Think of it like sending a very important “I’m here” text. With async (a read replica), you send the text and immediately drive into a tunnel, assuming it’ll go through eventually. With sync (Multi-AZ), you stand there, phone in hand, and you don’t put it away until you see the “Delivered” receipt pop up on your screen. This guarantees zero data loss during a failover, which is the entire point.

The physical architecture is clever. You don’t get direct access to the standby. AWS uses some secret sauce—a combination of block-level replication and the database’s own native replication—to keep them in lockstep. This means it works even for database engines like Oracle and SQL Server that don’t have a built-in synchronous replication mode that’s this hands-off.

The Failover Event: What Actually Happens

So, AZ-1 gets hit by a metaphorical meteor. What now?

AWS detects the primary instance is down. This isn’t just a network blip; they have health checks that are, frankly, more thorough than my last physical.
The CNAME of your DB endpoint—the one you’ve been using in your application this whole time—is automatically and ruthlessly repointed to the standby instance in AZ-2. This is the key. Your application connection string doesn’t change; the DNS record it points to does.
The standby is promoted to become the new primary. It boots up, starts accepting connections, and gets to work.
Once the original AZ is healed, AWS will automatically provision a new standby in a different AZ to re-establish your HA pair. You don’t go back to the old primary; it’s a whole new world.

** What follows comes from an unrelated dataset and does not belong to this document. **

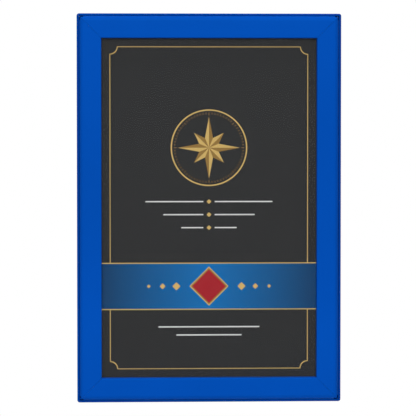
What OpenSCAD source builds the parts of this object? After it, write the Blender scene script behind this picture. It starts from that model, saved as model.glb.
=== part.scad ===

The whole process typically takes one to two minutes. Your application will see a brief burst of connection errors during this window, so your app needs to handle that gracefully with retry logic. This isn’t an AWS flaw; it’s just the reality of TCP and DNS. The database doesn’t fail over to a warm instance instantly; the network has to catch up.

Here’s the critical part: you must use the provided Endpoint in your application, not the underlying instance’s address. The endpoint is the abstraction layer that makes this DNS magic possible.

# BAD: You hardcoded the instance endpoint. Don't do this.
# connection_string = "my-database-instance.cg034hpkmmor.us-east-1.rds.amazonaws.com:5432"

# GOOD: You used the DB Endpoint. This is the CNAME that will flip during failover.
connection_string = "my-db-instance.abc123xyz789.us-east-1.rds.amazonaws.com:5432"

The Quirks and “Oh, Really?” Moments

No system is perfect, and Multi-AZ has its share of AWS-isms.

First, the standby is completely opaque. You can’t connect to it for reads. You just have to trust that it’s there and replicating properly. You pay for it, but you never get to use it. It feels a bit like paying for a sports car that’s permanently parked in a garage you can’t visit. AWS justifies this by saying any read workload would interfere with the primary job of staying perfectly in sync for a fast failover.

Second, failovers are forced. If your primary instance just gets a bit slow or has a minor hiccup, AWS might still decide to fail over. They’d rather have a brief outage than risk data inconsistency. It’s the “break glass” approach, and it’s generally the right call, but it means you can’t be casual about things like OS maintenance on the underlying VM that hosts your DB instance.

When To Use It (And When Not To)

Use Multi-AZ if:

Your application has a non-zero Recovery Point Objective (RPO). That is, if losing even the last few transactions would be catastrophic (think: financial transactions). The RPO for a Multi-AZ failover is zero.
Your Recovery Time Objective (RTO) is measured in minutes, not hours. The RTO is the one to two minutes of downtime.
You enjoy sleeping through the night.

Do not use Multi-AZ for:

Read scaling. For that, you want to add (asynchronous) Read Replicas. They are a different, cheaper product for a different job. You can, and often should, create Read Replicas from a Multi-AZ primary instance for a robust, scalable architecture.

The cost is simple: you pay for both the primary and the idle standby instance. It’s double the database cost for the peace of mind. Is it worth it? For any production workload, the answer is almost always a resounding yes. It’s the least exciting, most important line item in your AWS bill.